* Aim of the exercise *
State the number of lines that contain the word "from", and add nothing else.

= = = =

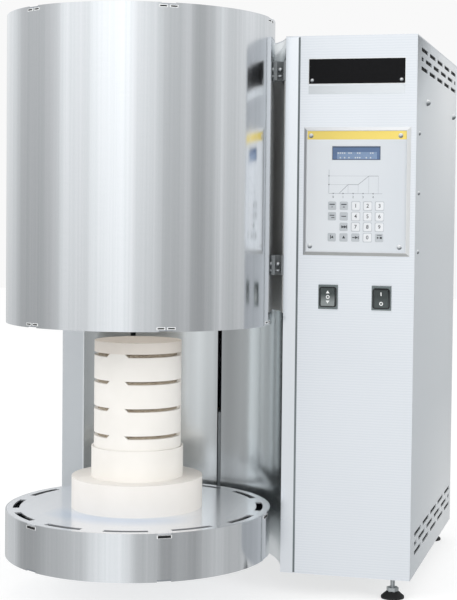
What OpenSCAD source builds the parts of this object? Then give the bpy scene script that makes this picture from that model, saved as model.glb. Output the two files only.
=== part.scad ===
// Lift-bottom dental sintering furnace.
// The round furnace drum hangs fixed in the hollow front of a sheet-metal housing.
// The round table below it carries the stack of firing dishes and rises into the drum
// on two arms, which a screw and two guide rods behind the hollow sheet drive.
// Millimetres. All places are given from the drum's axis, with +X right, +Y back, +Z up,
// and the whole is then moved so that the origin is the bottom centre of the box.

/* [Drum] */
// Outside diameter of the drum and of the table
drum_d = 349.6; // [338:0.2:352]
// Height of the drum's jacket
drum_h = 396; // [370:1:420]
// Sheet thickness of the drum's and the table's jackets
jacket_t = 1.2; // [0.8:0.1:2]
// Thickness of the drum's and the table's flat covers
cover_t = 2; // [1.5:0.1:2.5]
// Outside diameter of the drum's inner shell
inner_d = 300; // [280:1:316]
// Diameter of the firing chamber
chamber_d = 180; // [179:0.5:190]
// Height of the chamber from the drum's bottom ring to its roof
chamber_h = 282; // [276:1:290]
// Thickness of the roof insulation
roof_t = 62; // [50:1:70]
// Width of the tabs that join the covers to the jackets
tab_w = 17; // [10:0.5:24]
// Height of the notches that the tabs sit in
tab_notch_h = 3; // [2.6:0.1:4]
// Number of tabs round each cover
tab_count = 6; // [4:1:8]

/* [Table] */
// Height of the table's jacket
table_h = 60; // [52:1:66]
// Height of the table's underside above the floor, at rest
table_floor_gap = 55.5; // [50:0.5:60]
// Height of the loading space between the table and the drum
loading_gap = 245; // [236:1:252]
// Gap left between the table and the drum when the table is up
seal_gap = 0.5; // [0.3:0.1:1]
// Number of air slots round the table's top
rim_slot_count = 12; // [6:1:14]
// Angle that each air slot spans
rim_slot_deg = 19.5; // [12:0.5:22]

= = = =

* Solution to this problem *
3